Standardisation, Diversification and New Ways of Living

Publication Type:
Conference Proceeding
Citation:
Forthcoming, 2019
Issue Date:
2019-10-02
Full metadata record
This paper asks what the role and responsibility of the architect are in the future of housing in Australia. Three decades of neo-liberal and fragmented policies have resulted in a housing crisis in terms of affordability and suitability. By looking back to the Bauhaus we trace a history of the architects’ vision of a future of housing and its often hostile political and public reception. Measures proposed by Gropius and Meyer around ‘new ways of living’, namely the potential of prefabrication, standardisation and industrial reform in particular were received with great criticism. In the Australian context, a century on, the role of the architect in the discourse on the future of housing is astoundingly undervalued and contested. With an ecology of factors contributing to the current capitalist housing free-market – driven by developers, the financial sector, spatial regulation and the market itself (passively accepting a one-fit housing product tailored to the ‘nuclear family’), the architects’ skill in spatial innovation to solve the aforementioned crisis is seemingly bound.
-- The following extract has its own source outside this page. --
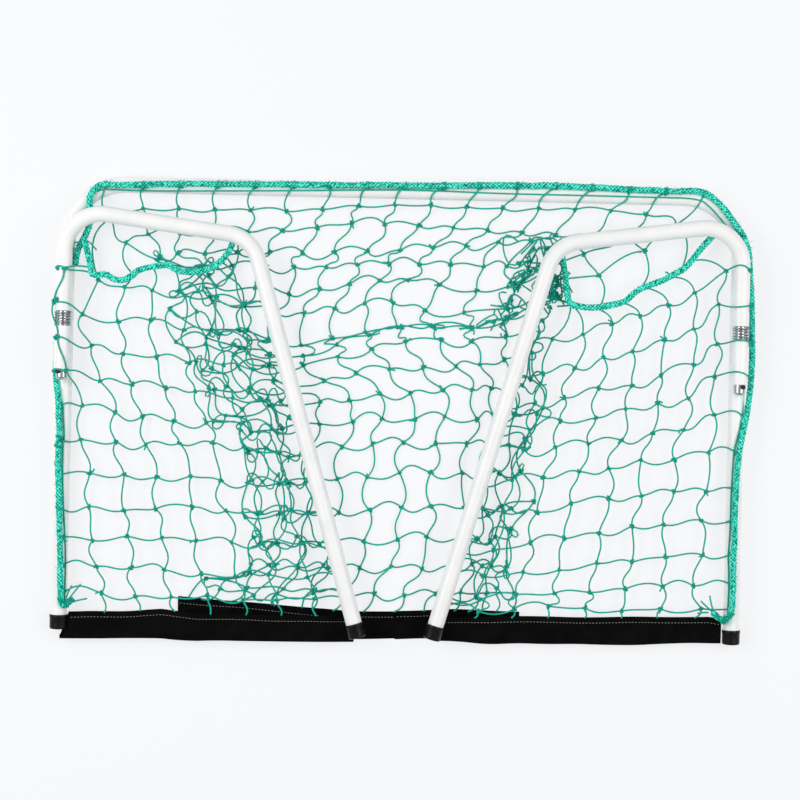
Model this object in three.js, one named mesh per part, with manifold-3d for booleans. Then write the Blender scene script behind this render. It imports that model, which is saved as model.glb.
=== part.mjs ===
// Folding floorball goal, folded flat: a bent tube front frame with its mouth to the floor, two wings
// folded over it on spring-loaded pivots, and the net, its ropes and its hem lying between them.
//
// Frame: X runs across the mouth, Y from the post feet to the crossbar, Z up from the floor that the
// folded goal lies on. Sizes are in millimetres. The sizes below are laid out from the middle of the
// mouth at the feet; the last lines move the whole goal so that its origin is at the middle of its
// underside.

import * as THREE from 'three';
import { mergeVertices } from 'three/addons/utils/BufferGeometryUtils.js';
import Module from 'manifold-3d';

const wasm = await Module();
wasm.setup();

// ---- Clearances ----
const fit = 0.3; // between two pieces that seat on or run in each other
const weldGap = 0.6; // between the post and the hinge sleeve, bridged by the weld

// ---- Front frame ----
const mouthWidth = 900; // clear, between the posts
const mouthHeight = 600; // clear, from the feet to the crossbar
const tubeOD = 22;
const tubeWall = 1.5;
const frameBend = 80; // to the middle of the tube
const tubeSides = 20;
const boreSides = 12;

// ---- End caps, pushed over the tube ends ----
const capOD = 25;
const capLength = 20;
const capFloor = 3; // thickness of the closed end
const capRim = 2.5; // rounding of the closed end's edge

// ---- Pivot on each post ----
const sleeveStart = 356; // height of the sleeve's lower edge above the feet
const sleeveLength = 59;
const sleeveOD = 22;
const spindleOD = 16;
const spindleTail = 11.5; // from the cross pin to the spindle's lower end
const spindleDome = 3;
const spindleShank = 38; // length held inside the wing tube
const pinD = 6;
const pinTilt = 20; // degrees, outward from straight up
const pinHigh = 13; // from the spindle's axis to the pin's shown end
const pinLow = 10.5; // and to its hidden end
const pinDome = 1.2;
const washerOD = 23;
const washerThick = 1;
const springOD = 23;
const springWire = 2.2;
const springTurns = 5;
const springLength = 18.4;

// ---- Wings ----
const wingBend = 50;
const shoulderDrop = 36; // from the crossbar's middle down to the wing's corner over the pivot
const elbowDrop = 34; // from that corner down to the corner at the leg's top
const elbowHalf = 206; // from the middle of the mouth to that corner
const footHalf = 50; // from the middle of the mouth to the leg's foot
const footHeight = 0;

// ---- Ropes and cords ----
const ropeD = 8.5;
const ropeTiltLow = 15; // degrees, from straight above the post to its outer side, below the pivot
const ropeTiltHigh = 48; // and beside the pivot and along the crossbar
const ropeStart = 26; // height of the rope's lower ends
const ropeShift = 40; // length over which it moves from one to the other
const ropeSides = 10;
const headCordD = 2.4;
const headCordSet = 1.6; // from over the crossbar's middle towards its outer side
const headCordInset = 5; // from the crossbar's bend to the cord's end
// Routes of the two seam ropes, which lie loose between a wing's corners: inward from the post's middle,
// and down from the wing's shoulder.
const leftSeamPoints = [
  [27, 9], [20, 26], [14.5, 44], [27, 67], [31, 83], [48, 87], [71, 94], [99, 78], [131, 71],
  [158, 80], [187, 79], [214, 64], [225, 44], [230, 29],
];
const rightSeamPoints = [
  [244, 30], [240, 50], [237, 75], [234, 107], [225, 116], [199, 117], [173, 116], [153, 108],
  [141, 90], [124, 83], [100, 74], [77, 64], [67, 43], [51, 26], [35, 17],
];
const seamSteps = 36;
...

This paper is based on a research project recently undertaken for the New South Wales Government’s Housing Agency, Landcom. Specifically, the research considered how Sydney’s housing crisis in affordability (which is most visible) is coupled to a crisis in diversity (which is interrelated but less visible in the public discourse). With the housing industry in Sydney delivering a single product; a standard apartment differentiated only by the presence of one, two, or three bedrooms - the market finds itself unable to accommodate the expanding set of ‘family types’ now prevalent in contemporary society. Our research addresses this demographic ‘diversity gap’, identifying those stranded between formal social housing (which they cannot qualify for) and the market itself (which they cannot afford), and simultaneously unpacks how spatial knowledge, while central, is but one contributor in addressing current market constraints from an architectural perspective.